## Provided entries
☆ ☆ ☆ ☆

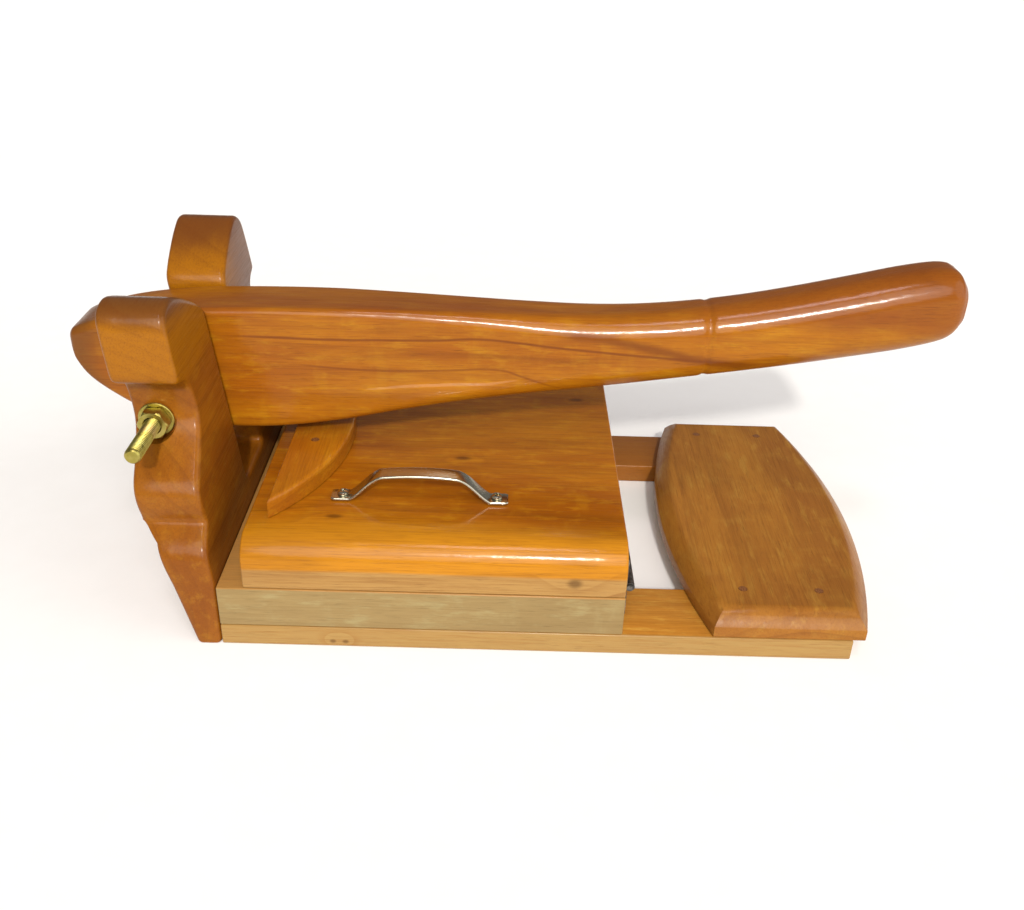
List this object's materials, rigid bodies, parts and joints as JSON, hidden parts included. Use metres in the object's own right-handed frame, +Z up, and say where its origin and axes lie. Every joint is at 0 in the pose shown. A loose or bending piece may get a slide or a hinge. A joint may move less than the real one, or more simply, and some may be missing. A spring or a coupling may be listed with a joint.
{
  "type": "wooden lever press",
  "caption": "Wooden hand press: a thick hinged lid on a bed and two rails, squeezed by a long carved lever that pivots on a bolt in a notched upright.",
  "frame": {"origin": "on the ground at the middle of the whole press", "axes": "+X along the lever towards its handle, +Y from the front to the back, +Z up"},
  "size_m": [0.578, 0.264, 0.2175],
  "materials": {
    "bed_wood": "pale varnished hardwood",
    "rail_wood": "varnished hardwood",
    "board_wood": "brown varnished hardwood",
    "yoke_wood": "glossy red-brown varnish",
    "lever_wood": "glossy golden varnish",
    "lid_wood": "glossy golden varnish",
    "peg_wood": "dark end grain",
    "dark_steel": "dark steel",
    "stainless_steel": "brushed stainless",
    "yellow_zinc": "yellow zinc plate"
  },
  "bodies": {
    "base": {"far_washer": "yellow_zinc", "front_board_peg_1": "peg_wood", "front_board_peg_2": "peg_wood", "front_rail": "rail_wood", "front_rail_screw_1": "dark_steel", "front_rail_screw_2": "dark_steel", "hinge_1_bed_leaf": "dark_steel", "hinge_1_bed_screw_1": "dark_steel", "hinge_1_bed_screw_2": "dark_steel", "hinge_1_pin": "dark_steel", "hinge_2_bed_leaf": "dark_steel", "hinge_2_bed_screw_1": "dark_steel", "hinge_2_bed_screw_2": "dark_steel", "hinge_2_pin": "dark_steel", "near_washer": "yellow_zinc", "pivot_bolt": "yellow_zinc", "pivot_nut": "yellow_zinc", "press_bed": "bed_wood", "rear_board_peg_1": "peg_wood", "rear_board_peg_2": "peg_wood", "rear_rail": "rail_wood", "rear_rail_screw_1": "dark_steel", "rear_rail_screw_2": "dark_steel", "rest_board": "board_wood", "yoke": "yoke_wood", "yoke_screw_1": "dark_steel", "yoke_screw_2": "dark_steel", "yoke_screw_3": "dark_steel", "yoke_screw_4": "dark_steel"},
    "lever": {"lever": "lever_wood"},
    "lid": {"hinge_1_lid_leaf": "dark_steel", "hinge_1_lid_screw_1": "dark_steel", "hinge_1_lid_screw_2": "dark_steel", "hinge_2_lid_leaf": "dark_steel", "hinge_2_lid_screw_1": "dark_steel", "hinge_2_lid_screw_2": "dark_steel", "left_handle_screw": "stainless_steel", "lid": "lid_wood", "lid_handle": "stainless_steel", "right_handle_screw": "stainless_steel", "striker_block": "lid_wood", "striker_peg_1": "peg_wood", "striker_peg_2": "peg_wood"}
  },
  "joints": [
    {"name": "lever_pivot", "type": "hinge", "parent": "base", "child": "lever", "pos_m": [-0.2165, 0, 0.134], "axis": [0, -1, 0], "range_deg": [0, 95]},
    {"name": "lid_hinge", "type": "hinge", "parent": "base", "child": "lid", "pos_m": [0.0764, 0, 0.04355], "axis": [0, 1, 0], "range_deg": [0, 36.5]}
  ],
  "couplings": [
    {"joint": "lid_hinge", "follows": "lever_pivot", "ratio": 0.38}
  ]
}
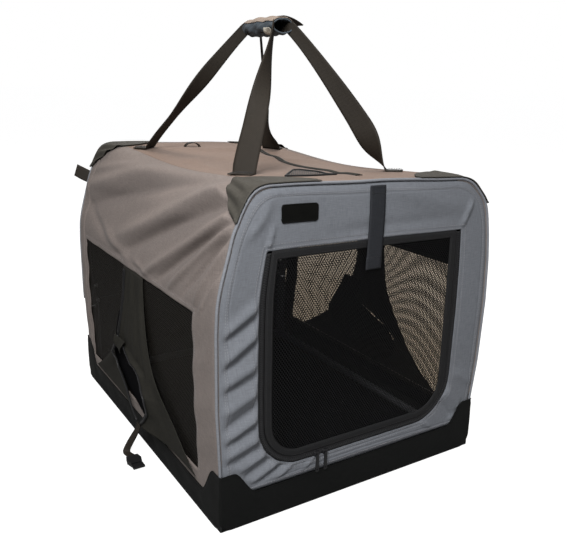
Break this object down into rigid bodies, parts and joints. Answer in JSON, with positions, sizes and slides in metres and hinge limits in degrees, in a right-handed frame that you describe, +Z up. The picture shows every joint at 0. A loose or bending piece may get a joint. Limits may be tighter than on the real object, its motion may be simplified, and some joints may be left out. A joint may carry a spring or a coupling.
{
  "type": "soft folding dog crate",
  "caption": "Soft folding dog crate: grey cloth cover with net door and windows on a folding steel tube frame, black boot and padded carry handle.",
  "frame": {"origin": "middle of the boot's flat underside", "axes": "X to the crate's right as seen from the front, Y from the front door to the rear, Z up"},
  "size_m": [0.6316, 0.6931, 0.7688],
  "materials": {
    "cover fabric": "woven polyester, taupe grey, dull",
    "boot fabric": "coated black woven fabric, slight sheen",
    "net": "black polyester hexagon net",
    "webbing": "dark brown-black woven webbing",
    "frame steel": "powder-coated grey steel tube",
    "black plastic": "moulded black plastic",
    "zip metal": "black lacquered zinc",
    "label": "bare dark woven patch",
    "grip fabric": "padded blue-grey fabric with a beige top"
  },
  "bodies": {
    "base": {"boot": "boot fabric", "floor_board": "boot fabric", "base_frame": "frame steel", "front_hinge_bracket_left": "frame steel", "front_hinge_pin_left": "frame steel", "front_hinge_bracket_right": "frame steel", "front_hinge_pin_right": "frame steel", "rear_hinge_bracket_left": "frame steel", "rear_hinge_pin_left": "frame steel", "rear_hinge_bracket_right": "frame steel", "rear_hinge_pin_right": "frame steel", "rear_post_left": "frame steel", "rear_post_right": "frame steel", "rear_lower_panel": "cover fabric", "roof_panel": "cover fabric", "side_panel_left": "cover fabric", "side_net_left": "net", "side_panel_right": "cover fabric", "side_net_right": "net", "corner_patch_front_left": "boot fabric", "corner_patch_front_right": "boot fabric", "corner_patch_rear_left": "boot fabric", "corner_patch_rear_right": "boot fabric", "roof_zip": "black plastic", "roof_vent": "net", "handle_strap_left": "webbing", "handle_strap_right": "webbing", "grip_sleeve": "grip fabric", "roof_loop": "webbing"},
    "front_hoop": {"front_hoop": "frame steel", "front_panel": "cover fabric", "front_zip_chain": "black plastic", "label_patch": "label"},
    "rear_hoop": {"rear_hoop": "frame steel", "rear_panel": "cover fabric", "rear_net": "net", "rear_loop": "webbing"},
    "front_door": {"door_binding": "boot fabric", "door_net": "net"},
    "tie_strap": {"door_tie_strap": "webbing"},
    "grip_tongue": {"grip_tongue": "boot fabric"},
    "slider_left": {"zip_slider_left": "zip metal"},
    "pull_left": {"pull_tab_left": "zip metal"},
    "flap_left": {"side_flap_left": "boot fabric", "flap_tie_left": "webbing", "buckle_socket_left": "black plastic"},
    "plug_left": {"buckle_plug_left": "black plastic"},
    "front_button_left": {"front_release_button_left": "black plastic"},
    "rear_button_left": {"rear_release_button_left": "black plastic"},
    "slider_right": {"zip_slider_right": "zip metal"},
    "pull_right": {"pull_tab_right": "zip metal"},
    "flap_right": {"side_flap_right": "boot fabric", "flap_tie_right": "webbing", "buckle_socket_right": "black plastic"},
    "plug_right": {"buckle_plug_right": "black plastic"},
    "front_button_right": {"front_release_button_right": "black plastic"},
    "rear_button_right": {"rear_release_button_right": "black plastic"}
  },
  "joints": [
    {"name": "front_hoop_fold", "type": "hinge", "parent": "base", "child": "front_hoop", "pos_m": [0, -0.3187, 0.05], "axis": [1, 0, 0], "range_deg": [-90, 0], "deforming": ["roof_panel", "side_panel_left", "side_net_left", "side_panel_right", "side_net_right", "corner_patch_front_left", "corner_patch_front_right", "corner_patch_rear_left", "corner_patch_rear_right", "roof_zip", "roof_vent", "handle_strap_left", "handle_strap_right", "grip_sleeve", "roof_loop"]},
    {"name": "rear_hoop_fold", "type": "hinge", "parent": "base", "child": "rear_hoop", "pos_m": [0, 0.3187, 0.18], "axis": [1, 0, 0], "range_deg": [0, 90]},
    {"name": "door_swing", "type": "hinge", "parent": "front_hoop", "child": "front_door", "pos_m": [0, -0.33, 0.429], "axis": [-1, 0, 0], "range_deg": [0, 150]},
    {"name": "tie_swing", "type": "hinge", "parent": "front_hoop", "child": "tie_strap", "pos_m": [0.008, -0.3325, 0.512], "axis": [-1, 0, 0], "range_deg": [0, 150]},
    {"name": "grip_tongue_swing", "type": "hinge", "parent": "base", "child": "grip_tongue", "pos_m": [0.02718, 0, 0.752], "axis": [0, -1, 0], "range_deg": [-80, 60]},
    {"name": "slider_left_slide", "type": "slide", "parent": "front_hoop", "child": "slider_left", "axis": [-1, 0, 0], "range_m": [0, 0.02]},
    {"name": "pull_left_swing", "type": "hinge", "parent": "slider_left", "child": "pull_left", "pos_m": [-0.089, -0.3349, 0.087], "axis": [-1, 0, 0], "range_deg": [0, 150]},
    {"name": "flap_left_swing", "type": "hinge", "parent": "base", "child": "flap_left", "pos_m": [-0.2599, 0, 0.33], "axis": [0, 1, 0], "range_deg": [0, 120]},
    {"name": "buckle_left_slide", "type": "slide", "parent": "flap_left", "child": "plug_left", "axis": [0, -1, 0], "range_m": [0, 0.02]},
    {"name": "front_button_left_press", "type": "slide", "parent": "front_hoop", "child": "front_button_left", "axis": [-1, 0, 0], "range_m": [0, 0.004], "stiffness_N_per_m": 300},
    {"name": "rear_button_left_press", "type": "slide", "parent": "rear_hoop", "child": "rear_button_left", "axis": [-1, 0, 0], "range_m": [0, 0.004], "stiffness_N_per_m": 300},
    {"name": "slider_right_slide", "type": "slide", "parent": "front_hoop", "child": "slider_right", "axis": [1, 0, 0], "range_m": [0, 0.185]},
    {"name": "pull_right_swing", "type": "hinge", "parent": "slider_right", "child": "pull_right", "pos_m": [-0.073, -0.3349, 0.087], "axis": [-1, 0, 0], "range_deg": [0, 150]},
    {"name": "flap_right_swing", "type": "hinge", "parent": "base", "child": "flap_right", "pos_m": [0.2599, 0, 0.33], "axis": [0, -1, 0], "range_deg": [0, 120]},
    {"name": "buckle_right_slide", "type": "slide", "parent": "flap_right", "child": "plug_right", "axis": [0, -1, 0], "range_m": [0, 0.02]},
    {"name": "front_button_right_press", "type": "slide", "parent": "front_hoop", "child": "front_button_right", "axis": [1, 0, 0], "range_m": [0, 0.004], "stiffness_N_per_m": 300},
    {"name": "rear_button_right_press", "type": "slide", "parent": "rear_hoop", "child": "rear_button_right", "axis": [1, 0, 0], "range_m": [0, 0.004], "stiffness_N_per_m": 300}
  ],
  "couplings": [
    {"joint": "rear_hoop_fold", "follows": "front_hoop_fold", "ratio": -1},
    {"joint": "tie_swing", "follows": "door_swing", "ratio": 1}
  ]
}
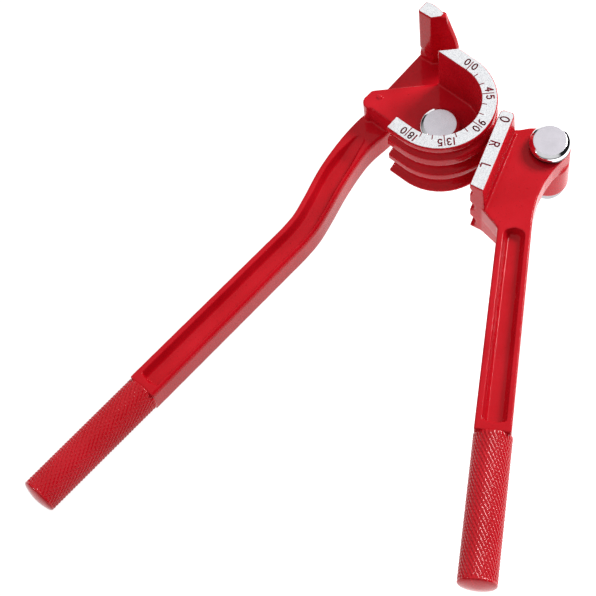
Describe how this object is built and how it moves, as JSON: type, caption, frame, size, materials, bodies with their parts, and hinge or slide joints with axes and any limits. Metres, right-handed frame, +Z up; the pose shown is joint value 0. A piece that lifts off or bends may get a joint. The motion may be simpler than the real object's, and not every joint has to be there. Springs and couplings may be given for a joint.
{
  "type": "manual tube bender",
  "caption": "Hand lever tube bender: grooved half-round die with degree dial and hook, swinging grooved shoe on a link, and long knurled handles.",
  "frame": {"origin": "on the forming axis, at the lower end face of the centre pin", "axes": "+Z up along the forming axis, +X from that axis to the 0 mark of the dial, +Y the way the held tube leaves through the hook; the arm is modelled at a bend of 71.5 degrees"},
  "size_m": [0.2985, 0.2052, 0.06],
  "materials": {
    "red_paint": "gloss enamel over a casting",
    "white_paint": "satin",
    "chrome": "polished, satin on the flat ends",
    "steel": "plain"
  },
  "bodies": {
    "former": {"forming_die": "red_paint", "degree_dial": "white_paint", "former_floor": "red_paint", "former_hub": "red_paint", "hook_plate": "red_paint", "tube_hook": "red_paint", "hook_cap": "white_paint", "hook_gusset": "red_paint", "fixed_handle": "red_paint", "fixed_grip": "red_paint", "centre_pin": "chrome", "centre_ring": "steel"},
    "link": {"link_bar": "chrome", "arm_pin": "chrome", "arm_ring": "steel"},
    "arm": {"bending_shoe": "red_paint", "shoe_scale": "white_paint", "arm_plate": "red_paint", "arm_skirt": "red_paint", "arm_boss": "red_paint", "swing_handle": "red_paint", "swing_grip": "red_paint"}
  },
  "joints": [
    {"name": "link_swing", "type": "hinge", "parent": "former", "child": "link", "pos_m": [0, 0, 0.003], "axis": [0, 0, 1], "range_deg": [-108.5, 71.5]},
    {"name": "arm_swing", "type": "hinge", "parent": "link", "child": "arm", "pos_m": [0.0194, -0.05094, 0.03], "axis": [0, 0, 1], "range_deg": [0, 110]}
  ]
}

☆ ☆ ☆ ☆

## Exercise details
Only lines with the word "pose" are wanted, so copy each one from the records.

## Task solution
List this object's materials, rigid bodies, parts and joints as JSON, hidden parts included. Use metres in the object's own right-handed frame, +Z up, and say where its origin and axes lie. Every joint is at 0 in the pose shown. A loose or bending piece may get a slide or a hinge. A joint may move less than the real one, or more simply, and some may be missing. A spring or a coupling may be listed with a joint.
Describe how this object is built and how it moves, as JSON: type, caption, frame, size, materials, bodies with their parts, and hinge or slide joints with axes and any limits. Metres, right-handed frame, +Z up; the pose shown is joint value 0. A piece that lifts off or bends may get a joint. The motion may be simpler than the real object's, and not every joint has to be there. Springs and couplings may be given for a joint.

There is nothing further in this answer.